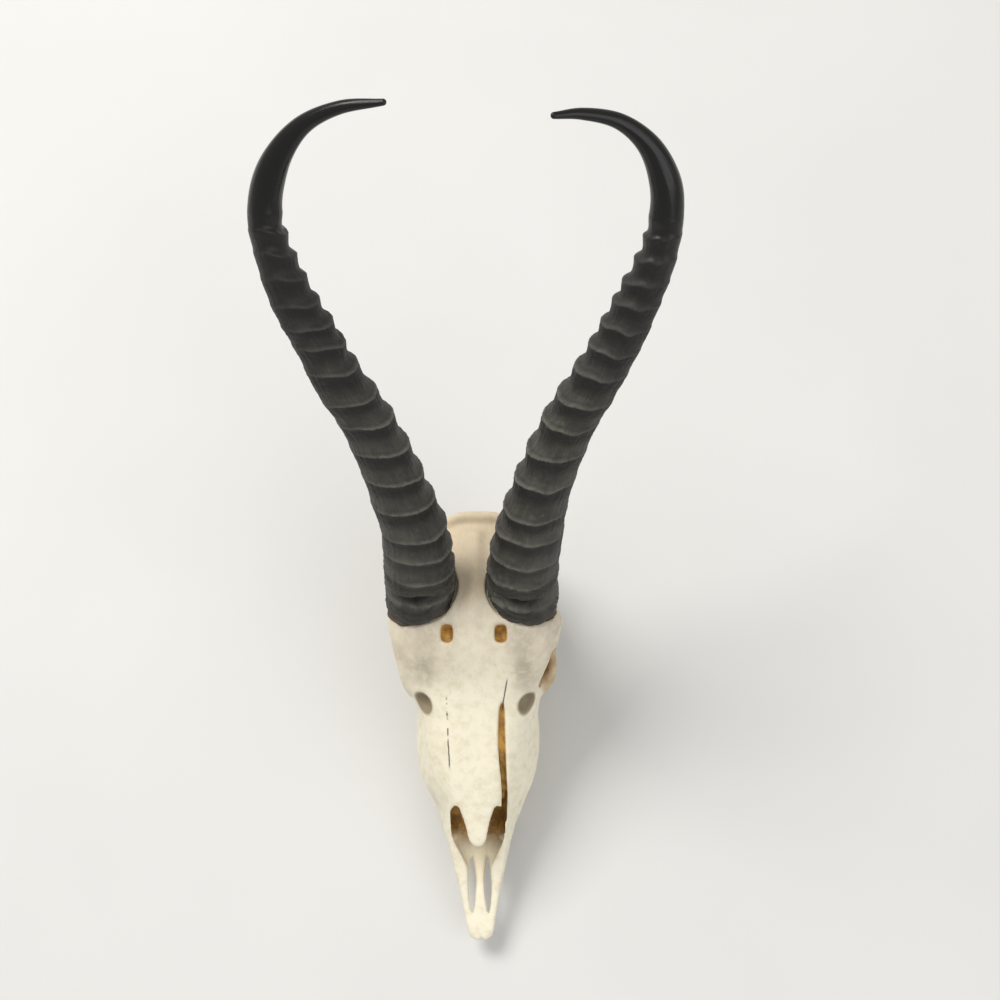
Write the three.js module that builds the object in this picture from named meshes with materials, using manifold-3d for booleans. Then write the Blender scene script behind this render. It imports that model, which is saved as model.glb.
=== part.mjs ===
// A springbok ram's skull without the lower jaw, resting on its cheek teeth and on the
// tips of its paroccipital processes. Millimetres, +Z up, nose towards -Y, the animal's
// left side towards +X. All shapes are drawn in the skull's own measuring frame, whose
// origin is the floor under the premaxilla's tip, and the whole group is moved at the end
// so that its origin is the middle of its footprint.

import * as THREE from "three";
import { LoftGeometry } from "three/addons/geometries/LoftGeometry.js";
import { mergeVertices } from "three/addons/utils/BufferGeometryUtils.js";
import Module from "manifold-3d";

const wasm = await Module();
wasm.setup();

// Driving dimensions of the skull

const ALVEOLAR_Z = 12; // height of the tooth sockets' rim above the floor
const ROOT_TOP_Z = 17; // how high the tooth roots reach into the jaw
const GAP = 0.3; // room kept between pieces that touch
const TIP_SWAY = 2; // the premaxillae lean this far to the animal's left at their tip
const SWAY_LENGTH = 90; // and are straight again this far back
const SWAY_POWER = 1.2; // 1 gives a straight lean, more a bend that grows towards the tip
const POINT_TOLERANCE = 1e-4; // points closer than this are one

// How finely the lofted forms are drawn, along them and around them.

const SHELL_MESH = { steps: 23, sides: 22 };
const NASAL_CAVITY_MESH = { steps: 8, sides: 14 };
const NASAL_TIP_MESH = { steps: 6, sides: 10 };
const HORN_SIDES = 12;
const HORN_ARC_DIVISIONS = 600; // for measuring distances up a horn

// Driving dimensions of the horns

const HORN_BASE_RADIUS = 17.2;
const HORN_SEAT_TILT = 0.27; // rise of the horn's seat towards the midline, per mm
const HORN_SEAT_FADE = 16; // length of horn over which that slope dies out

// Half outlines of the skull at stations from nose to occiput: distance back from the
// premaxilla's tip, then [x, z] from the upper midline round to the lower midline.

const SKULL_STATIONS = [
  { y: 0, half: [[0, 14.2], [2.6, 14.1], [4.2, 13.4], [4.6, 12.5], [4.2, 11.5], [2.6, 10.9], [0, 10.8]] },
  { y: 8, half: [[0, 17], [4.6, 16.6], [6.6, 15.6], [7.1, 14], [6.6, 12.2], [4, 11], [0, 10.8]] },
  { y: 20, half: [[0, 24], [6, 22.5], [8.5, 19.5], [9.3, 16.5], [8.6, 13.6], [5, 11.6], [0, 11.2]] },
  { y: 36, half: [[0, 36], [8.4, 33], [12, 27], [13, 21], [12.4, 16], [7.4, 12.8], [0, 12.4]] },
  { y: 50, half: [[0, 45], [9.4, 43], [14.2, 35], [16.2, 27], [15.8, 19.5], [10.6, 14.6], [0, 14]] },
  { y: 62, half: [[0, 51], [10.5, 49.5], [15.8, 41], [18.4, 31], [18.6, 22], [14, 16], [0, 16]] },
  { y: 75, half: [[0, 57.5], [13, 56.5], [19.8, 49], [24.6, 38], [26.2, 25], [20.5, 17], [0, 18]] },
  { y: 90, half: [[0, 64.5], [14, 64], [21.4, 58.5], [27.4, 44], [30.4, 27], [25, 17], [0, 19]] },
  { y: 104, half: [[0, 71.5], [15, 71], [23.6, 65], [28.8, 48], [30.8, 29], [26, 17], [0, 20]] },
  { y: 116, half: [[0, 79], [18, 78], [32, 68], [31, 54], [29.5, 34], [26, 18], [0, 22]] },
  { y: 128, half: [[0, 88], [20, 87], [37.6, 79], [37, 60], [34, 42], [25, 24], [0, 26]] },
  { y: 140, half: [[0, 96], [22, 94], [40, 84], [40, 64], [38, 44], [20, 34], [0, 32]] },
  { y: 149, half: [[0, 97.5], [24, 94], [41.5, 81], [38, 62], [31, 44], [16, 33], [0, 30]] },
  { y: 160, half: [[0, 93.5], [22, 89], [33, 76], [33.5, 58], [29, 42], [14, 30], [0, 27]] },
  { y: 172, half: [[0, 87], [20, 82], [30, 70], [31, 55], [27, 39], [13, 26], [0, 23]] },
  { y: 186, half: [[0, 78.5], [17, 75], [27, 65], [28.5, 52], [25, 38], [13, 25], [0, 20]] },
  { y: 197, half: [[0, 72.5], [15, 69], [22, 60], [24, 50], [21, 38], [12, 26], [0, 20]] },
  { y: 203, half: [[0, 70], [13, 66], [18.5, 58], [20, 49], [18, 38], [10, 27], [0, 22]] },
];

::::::

### Stated exercise
Your task is to quote the lines above, beginning with the first and ending with the one that holds "dimensions of the skull".

### Answer to the task
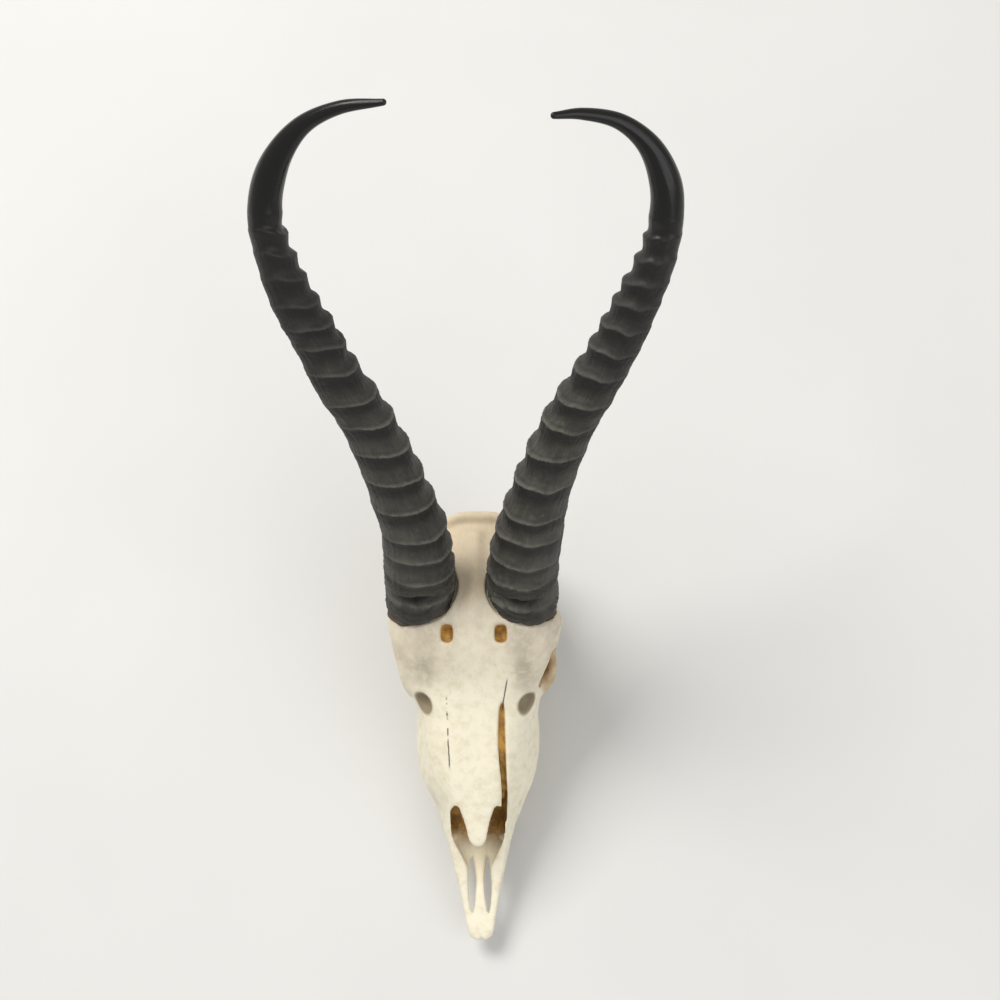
Write the three.js module that builds the object in this picture from named meshes with materials, using manifold-3d for booleans. Then write the Blender scene script behind this render. It imports that model, which is saved as model.glb.
=== part.mjs ===
// A springbok ram's skull without the lower jaw, resting on its cheek teeth and on the
// tips of its paroccipital processes. Millimetres, +Z up, nose towards -Y, the animal's
// left side towards +X. All shapes are drawn in the skull's own measuring frame, whose
// origin is the floor under the premaxilla's tip, and the whole group is moved at the end
// so that its origin is the middle of its footprint.

import * as THREE from "three";
import { LoftGeometry } from "three/addons/geometries/LoftGeometry.js";
import { mergeVertices } from "three/addons/utils/BufferGeometryUtils.js";
import Module from "manifold-3d";

const wasm = await Module();
wasm.setup();

// Driving dimensions of the skull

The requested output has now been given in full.